Grossberg also criticized Carlson’s own language in corrections to her deposition, writing that his comments offended her, but she “did not want to antagonize the host I was working for, who was very powerful at the network.”
She added that she “had to resign myself to knowing that I would have [to] endure abhorrent discrimination and misogynistic remarks on a regular basis for quite some time simply to move ahead at the network.”
Grossberg also includes new details about her sessions with Fox attorneys preparing her for her deposition.
During one episode, Grossberg said she was shown two text exchanges from Nov. 8, 2020, and Nov. 9, 2020, to review. While the messages indicated a segment with Rudy Giuliani, former President Donald Trump’s lawyer after the 2020 election, had been pre-taped, allowing for editing before it aired, Grossberg claimed Fox News attorneys “coached” her to say it was “live to tape,” implying it couldn’t have been edited before airing. Giuliani made baseless claims the 2020 election was rife with widespread voter fraud during the segment, according to the filings.
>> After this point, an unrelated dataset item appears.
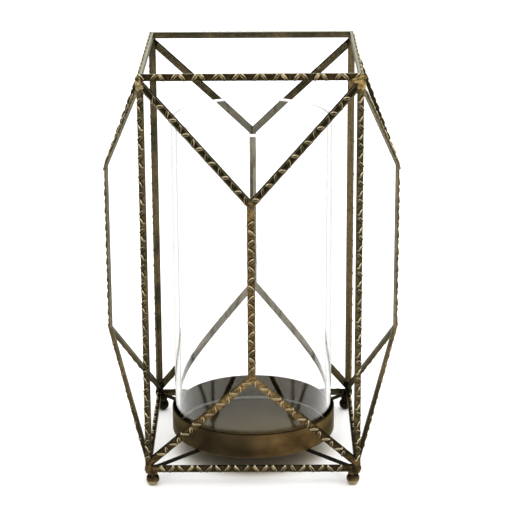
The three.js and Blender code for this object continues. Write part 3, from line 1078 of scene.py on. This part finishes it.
def build_glass(material):
    """An open cylinder with rounded, ground rims."""
    low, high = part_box("glass_cylinder")
    edge = GLASS_EDGE_RADIUS
    outer = high.x
    inner = outer - GLASS_WALL
    heights = [low.z + (high.z - low.z) * share for share in np.linspace(0.05, 0.95, 19)]
    heights = [low.z + 2 * edge, *heights, high.z - 2 * edge]
    profile = arc((outer - edge, low.z + edge), edge, -90, 0, 5)
    profile += [(outer, z) for z in heights]
    profile += arc((outer - edge, high.z - edge), edge, 0, 90, 6)
    profile += arc((inner + edge, high.z - edge), edge, 90, 180, 6)
    profile += [(inner, z) for z in reversed(heights)]
    profile += arc((inner + edge, low.z + edge), edge, 180, 270, 5)
    ground = [float(z > high.z - 1.3 * edge or z < low.z + 1.3 * edge) for _, z in profile]
    piece = lathe("clear_glass_cylinder", profile, GLASS_SEGMENTS, material, ground=ground)
    place_piece(piece, "glass", "clear_glass", "glass_cylinder")


# ---- Studio ------------------------------------------------------------------------------------

FLOOR_HALF_SIZE = 20.0
WHITE = (1.0, 1.0, 1.0)
SOFTBOX_WHITE = (1.0, 0.97, 0.91)
KEY_SOFTBOX = dict(place=(1.35, -1.35, 0.55), width=0.7, height=1.3, radiance=1.6)
TOP_SOFTBOX = dict(place=(-0.2, -1.0, 1.9), width=1.4, height=0.9, radiance=3.0)


def add_floor(material):
    """A wide flat floor, which fills the picture behind the lantern too."""
    size = FLOOR_HALF_SIZE
    points = [(-size, -size, 0), (size, -size, 0), (size, size, 0), (-size, size, 0)]
    mesh_object("floor", points, [(0, 1, 2, 3)], material)


def add_softbox(name, place, width, height, radiance):
    """A rectangular light that looks at the middle of the lantern."""
    light = bpy.data.lights.new(name, "AREA")
    light.shape = "RECTANGLE"
    light.size, light.size_y = width, height
    light.energy = radiance * math.pi * width * height
    light.color = SOFTBOX_WHITE
    box = bpy.data.objects.new(name, light)
    bpy.context.scene.collection.objects.link(box)
    middle = Vector((0, 0, CAD_HIGH[2] / 2))
    aim = (middle - Vector(place)).to_track_quat("-Z", "Y").to_matrix().to_4x4()
    box.matrix_world = Matrix.Translation(place) @ aim


def add_world():
    """Soft white room: bright behind and overhead, darker where the camera stands."""
    world = bpy.data.worlds.new("studio")
    bpy.context.scene.world = world
    world.use_nodes = True
    w = Nodes(world.node_tree)
    background = w.tree.nodes["Background"]
    w.feed(background.inputs["Color"], WHITE)
    parts = w.node("ShaderNodeSeparateXYZ")
    w.feed(parts.inputs[0], w.node("ShaderNodeTexCoord").outputs["Generated"])
    behind = w.ramp(parts.outputs["Y"], -0.85, 0.75, 0.30, 1.2)
    overhead = w.ramp(parts.outputs["Z"], 0.3, 0.85, 0.0, 1.35)
    from_the_right = w.ramp(parts.outputs["X"], -1, 1, 0.72, 1.22)
    room = w.math("MULTIPLY", w.math("ADD", behind, overhead), from_the_right)
    w.feed(background.inputs["Strength"], room)


def set_look():
    """Plain colours, without a film curve."""
    view = bpy.context.scene.view_settings
    view.view_transform = "Standard"
    view.look = "None"
    view.exposure = 0.0


# ---- Build -------------------------------------------------------------------------------------

add_camera()
set_look()
add_world()
add_softbox("key_softbox", **KEY_SOFTBOX)
add_softbox("top_softbox", **TOP_SOFTBOX)
add_floor(floor_white())
build_cage(hammered_bronze())
build_welds(weld_bronze("weld_bronze", (0.30, 0.46)))
build_feet(weld_bronze("cast_bronze", (0.22, 0.32)))
build_rods(rod_bronze())
build_dish(dish_bronze())
build_glass(clear_glass())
“The Fox News Attorneys knew full well, however, that the implication they were trying to bully Ms. Grossberg to weave into her testimony was materially misleading,” her amended complaint states. “Ms. Grossberg felt frightened and confused as the Fox News Attorneys tried to gaslight her.”
Grossberg provided more information about Giuliani’s presence on the network in her changes to her deposition testimony, writing that David Clark, Fox News senior vice president of weekend news programming, told her in a text message that Giuliani could remain in the show lineup because he had been “cleared on a corporate level to keep appearing on TV unfiltered.”
She said Clark’s “only concern” was that Giuliani might criticize Fox News for correctly calling the state of Arizona for President Biden, which sparked fierce backlash within the network from executives and some of its anchors. Fox News was the first network to declare Mr. Biden had won Arizona, effectively ensuring he would defeat Trump for the presidency.